**AIM**
Go through each line of the records below and count those with the word "limits". Give only the count.

**MATERIAL FOR THIS EXERCISE**
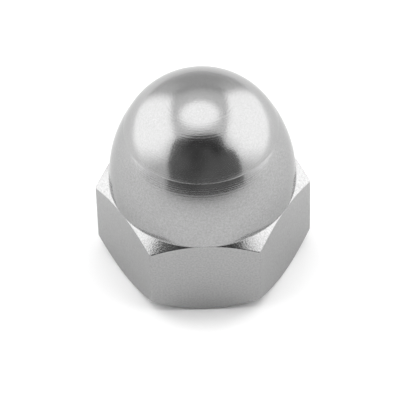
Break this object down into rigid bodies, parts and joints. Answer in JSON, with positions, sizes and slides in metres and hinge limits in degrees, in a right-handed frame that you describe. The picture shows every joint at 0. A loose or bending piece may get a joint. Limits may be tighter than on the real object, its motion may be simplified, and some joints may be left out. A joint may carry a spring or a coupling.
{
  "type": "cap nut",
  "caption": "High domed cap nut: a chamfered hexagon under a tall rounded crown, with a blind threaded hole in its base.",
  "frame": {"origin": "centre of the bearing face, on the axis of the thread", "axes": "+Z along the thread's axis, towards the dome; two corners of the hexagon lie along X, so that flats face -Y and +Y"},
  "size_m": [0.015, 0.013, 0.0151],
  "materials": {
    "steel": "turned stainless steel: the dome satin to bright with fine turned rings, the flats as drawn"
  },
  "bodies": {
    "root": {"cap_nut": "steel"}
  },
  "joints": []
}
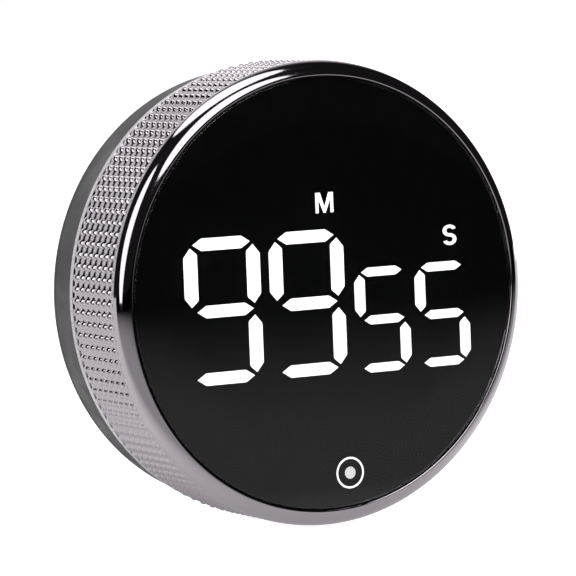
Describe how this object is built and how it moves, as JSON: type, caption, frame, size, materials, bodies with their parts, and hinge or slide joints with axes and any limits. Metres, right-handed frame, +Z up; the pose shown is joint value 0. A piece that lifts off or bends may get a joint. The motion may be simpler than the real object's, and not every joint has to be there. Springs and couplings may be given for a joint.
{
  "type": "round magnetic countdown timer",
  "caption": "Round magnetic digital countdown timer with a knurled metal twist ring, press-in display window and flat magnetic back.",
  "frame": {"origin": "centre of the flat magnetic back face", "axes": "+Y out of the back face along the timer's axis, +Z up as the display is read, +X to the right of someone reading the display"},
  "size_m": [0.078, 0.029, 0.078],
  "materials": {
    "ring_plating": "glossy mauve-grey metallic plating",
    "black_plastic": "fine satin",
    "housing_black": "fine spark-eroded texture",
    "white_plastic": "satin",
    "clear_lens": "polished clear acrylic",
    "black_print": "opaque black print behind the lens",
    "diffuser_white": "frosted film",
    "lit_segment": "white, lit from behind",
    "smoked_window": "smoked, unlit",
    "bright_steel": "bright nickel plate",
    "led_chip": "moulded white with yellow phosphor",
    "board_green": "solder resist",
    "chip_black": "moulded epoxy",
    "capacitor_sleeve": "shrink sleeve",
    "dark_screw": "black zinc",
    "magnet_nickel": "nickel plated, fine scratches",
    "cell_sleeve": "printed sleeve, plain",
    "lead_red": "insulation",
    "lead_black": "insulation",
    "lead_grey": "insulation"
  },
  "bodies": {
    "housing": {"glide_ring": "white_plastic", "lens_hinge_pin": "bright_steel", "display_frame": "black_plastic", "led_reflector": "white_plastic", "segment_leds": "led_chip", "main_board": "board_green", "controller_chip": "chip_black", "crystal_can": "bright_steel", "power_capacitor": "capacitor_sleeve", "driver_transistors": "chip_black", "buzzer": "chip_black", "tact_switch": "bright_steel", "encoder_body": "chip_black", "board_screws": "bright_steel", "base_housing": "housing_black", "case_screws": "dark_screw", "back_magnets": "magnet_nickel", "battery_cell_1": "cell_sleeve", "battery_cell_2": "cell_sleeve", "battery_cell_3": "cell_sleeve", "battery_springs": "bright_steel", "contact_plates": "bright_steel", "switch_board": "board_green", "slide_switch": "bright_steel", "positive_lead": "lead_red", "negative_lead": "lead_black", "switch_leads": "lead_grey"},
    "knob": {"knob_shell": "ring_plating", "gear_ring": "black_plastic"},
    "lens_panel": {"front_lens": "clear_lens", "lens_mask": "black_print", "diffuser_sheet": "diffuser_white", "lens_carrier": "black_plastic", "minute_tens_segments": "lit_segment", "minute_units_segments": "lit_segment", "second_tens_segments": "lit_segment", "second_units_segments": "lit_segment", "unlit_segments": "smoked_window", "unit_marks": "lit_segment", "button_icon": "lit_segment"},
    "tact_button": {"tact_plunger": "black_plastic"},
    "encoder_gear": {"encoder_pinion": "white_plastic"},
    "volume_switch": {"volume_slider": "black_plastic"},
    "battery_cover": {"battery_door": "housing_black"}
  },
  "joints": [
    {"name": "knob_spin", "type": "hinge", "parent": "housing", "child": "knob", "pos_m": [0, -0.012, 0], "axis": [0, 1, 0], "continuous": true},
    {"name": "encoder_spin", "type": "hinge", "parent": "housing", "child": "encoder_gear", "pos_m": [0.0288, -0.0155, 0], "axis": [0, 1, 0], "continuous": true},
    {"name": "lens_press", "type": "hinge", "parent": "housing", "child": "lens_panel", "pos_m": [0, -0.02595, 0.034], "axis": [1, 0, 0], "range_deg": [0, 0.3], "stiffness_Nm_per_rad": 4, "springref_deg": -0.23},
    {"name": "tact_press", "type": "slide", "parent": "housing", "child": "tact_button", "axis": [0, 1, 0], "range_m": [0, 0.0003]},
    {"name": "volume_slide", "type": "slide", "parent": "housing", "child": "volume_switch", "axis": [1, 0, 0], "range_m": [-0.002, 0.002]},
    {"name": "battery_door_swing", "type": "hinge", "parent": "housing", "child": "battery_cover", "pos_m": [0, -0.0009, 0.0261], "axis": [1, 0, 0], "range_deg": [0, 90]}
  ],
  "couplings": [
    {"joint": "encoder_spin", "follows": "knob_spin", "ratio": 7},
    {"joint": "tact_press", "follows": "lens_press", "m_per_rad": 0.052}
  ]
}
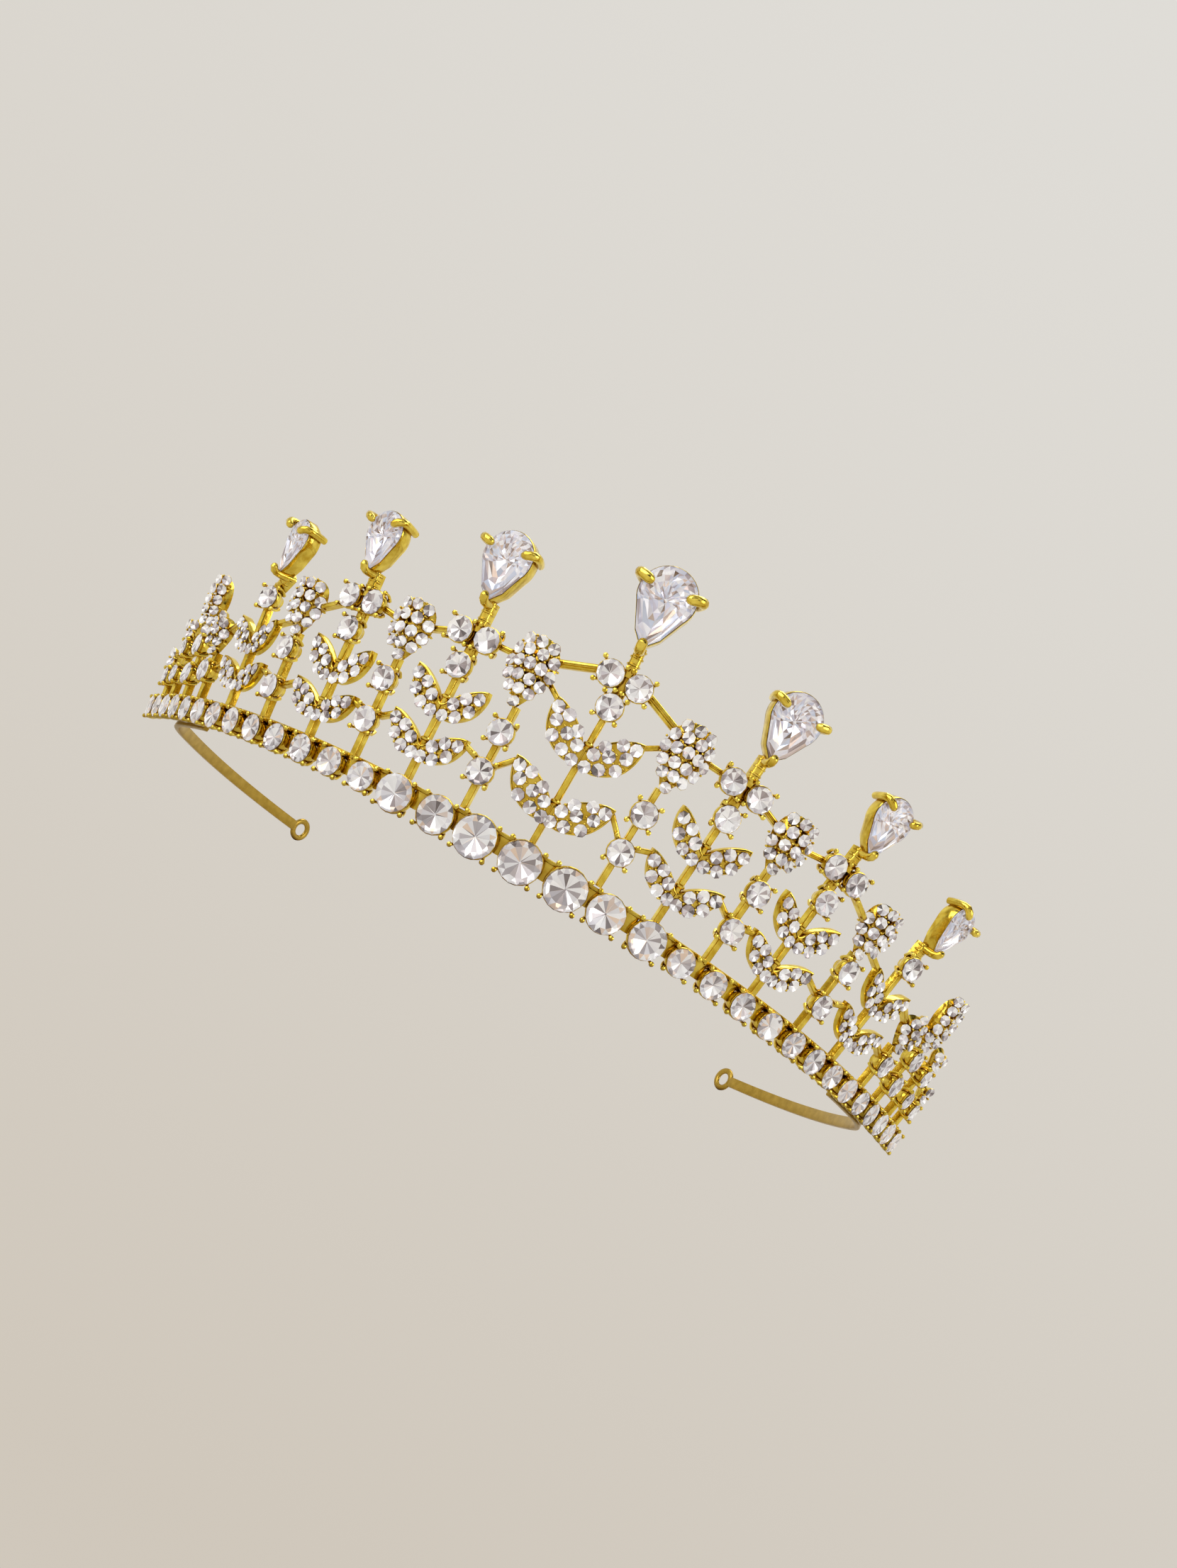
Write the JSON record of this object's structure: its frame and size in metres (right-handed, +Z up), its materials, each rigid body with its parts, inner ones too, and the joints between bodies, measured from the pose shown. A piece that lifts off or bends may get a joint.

...

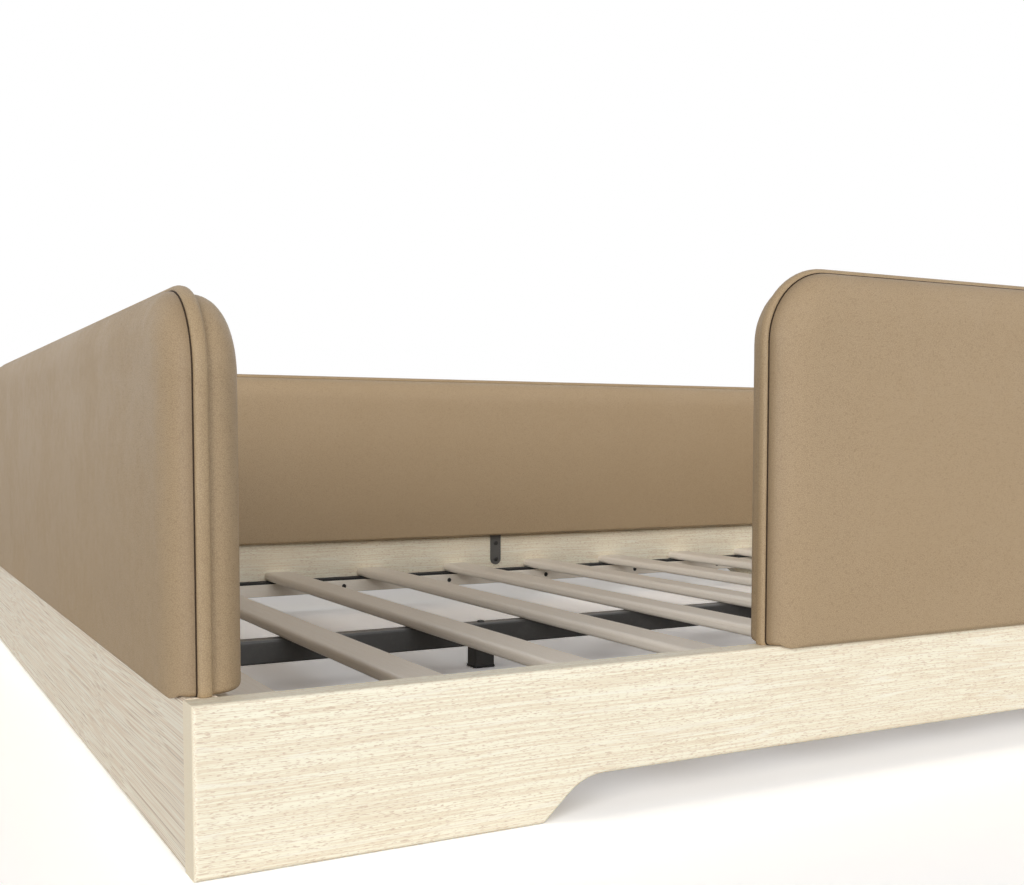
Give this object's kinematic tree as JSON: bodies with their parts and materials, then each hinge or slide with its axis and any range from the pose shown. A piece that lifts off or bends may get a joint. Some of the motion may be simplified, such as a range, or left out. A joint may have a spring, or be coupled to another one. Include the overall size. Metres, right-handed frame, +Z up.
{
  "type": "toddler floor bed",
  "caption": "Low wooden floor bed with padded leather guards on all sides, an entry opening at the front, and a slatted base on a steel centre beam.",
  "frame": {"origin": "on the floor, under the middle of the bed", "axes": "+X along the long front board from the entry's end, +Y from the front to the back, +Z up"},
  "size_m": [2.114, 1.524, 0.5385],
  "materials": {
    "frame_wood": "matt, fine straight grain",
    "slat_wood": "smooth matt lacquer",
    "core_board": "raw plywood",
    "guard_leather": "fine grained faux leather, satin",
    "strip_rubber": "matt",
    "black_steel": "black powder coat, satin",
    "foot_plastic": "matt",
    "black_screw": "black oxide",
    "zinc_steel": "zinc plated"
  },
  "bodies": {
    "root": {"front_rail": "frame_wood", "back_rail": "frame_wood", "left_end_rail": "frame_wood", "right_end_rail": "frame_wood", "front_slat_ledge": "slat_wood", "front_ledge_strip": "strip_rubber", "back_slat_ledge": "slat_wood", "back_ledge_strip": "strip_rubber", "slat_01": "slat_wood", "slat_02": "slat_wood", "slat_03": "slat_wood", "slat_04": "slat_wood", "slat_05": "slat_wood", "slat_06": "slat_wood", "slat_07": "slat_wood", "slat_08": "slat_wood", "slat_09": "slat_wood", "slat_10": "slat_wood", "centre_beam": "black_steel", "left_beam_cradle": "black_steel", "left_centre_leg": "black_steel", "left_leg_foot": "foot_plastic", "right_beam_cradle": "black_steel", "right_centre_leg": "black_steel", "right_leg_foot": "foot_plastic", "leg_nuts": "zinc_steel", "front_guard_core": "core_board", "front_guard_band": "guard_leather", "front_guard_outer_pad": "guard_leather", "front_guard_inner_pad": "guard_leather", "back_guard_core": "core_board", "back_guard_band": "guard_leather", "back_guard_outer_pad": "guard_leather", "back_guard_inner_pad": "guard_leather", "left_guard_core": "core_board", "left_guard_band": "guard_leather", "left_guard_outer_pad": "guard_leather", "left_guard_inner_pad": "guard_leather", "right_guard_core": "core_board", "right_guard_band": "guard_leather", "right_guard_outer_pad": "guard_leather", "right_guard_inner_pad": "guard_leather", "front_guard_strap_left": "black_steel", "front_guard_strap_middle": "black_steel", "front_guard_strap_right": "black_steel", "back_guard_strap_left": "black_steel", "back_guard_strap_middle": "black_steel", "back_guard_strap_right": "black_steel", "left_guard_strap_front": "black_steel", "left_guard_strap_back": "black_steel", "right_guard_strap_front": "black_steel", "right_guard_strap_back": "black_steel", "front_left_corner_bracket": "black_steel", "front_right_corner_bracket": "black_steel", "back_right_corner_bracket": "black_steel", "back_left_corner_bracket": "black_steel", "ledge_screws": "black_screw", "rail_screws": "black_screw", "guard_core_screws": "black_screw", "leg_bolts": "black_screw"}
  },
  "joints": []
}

**SOLUTION TO THIS EXERCISE**
2